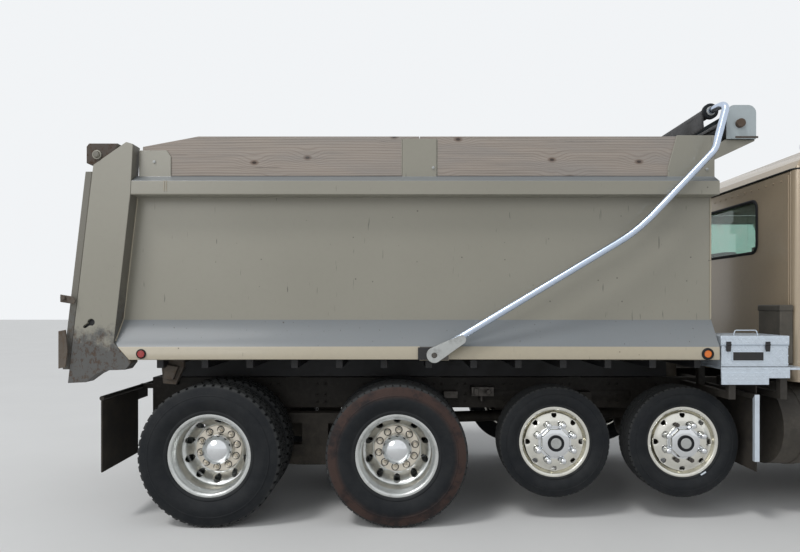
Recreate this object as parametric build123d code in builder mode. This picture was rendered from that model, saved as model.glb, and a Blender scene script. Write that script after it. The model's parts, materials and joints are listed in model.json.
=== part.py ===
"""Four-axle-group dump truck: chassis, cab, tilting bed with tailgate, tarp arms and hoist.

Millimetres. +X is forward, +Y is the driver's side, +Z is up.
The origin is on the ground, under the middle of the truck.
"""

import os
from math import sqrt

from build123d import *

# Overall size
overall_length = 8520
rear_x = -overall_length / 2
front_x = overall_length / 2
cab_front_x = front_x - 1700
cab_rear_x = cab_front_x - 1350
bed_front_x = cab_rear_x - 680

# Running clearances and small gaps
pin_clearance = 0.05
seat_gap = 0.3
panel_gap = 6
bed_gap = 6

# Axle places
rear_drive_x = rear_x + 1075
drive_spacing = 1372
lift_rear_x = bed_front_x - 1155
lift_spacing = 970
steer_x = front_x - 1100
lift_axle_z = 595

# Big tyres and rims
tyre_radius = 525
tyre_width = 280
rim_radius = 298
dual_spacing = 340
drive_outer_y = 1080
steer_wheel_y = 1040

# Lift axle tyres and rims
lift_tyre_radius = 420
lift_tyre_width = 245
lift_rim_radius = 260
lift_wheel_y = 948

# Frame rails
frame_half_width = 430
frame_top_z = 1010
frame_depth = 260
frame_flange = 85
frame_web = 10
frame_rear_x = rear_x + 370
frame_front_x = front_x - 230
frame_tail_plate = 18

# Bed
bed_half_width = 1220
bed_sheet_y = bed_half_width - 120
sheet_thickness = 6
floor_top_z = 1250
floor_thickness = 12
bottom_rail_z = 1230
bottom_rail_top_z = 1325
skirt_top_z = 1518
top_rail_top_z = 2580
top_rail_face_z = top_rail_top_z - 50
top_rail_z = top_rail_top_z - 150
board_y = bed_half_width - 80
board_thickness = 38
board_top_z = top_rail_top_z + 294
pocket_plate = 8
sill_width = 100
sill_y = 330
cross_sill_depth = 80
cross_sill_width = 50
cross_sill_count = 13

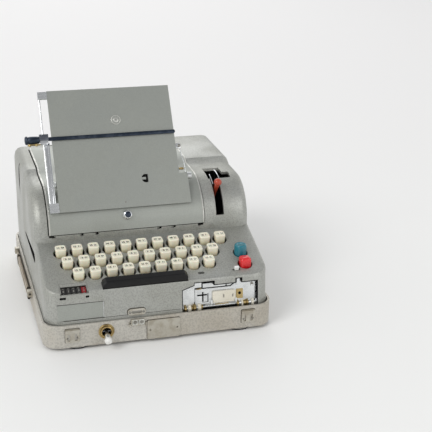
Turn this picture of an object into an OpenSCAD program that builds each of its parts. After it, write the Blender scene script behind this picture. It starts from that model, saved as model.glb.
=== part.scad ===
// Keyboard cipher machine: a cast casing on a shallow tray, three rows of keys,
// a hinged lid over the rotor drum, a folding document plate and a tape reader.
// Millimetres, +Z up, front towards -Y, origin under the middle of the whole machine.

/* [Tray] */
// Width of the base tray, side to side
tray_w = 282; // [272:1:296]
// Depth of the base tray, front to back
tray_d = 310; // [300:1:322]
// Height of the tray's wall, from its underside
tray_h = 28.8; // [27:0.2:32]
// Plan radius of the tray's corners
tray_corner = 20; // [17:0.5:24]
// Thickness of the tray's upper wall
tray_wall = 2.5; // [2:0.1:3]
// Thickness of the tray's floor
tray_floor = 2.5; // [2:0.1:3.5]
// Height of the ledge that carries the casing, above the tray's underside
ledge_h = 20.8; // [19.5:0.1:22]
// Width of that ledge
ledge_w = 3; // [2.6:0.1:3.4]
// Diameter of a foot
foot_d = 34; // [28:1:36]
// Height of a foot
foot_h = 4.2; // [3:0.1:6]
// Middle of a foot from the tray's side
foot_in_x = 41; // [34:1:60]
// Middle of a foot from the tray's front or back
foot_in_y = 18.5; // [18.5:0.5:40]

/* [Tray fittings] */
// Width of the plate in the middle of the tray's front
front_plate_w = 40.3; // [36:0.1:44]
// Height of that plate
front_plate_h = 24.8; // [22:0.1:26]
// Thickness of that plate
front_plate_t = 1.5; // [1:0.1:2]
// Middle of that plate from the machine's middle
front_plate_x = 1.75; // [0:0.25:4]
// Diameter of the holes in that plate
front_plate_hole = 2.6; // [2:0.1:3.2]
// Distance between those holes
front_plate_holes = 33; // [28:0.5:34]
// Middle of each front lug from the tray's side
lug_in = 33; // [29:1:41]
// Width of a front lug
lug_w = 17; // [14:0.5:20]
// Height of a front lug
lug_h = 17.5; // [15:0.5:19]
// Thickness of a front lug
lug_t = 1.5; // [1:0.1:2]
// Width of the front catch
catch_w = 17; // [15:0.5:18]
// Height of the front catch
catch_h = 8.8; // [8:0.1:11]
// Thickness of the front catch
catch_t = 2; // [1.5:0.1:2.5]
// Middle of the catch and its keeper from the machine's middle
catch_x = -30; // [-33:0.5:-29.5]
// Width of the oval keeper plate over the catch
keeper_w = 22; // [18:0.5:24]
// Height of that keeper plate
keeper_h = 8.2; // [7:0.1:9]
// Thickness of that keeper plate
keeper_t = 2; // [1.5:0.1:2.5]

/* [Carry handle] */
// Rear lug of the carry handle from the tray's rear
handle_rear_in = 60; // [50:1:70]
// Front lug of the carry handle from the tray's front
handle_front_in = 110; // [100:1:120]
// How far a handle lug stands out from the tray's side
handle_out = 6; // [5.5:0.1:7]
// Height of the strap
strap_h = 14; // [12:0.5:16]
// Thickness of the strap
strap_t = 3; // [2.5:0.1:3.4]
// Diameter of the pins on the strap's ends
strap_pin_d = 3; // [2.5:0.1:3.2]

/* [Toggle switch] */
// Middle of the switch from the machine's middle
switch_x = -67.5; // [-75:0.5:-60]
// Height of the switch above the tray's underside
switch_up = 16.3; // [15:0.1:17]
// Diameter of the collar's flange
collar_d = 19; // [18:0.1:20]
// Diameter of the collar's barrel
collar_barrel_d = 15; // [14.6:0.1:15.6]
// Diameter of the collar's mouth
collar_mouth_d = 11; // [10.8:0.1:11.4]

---

▸ **Short problem**
Give again the lines from the one with "Turn this picture" to the one with "the whole machine.", both lines included, exactly and with no other line.

▸ **Solution to this exercise**
Turn this picture of an object into an OpenSCAD program that builds each of its parts. After it, write the Blender scene script behind this picture. It starts from that model, saved as model.glb.
=== part.scad ===
// Keyboard cipher machine: a cast casing on a shallow tray, three rows of keys,
// a hinged lid over the rotor drum, a folding document plate and a tape reader.
// Millimetres, +Z up, front towards -Y, origin under the middle of the whole machine.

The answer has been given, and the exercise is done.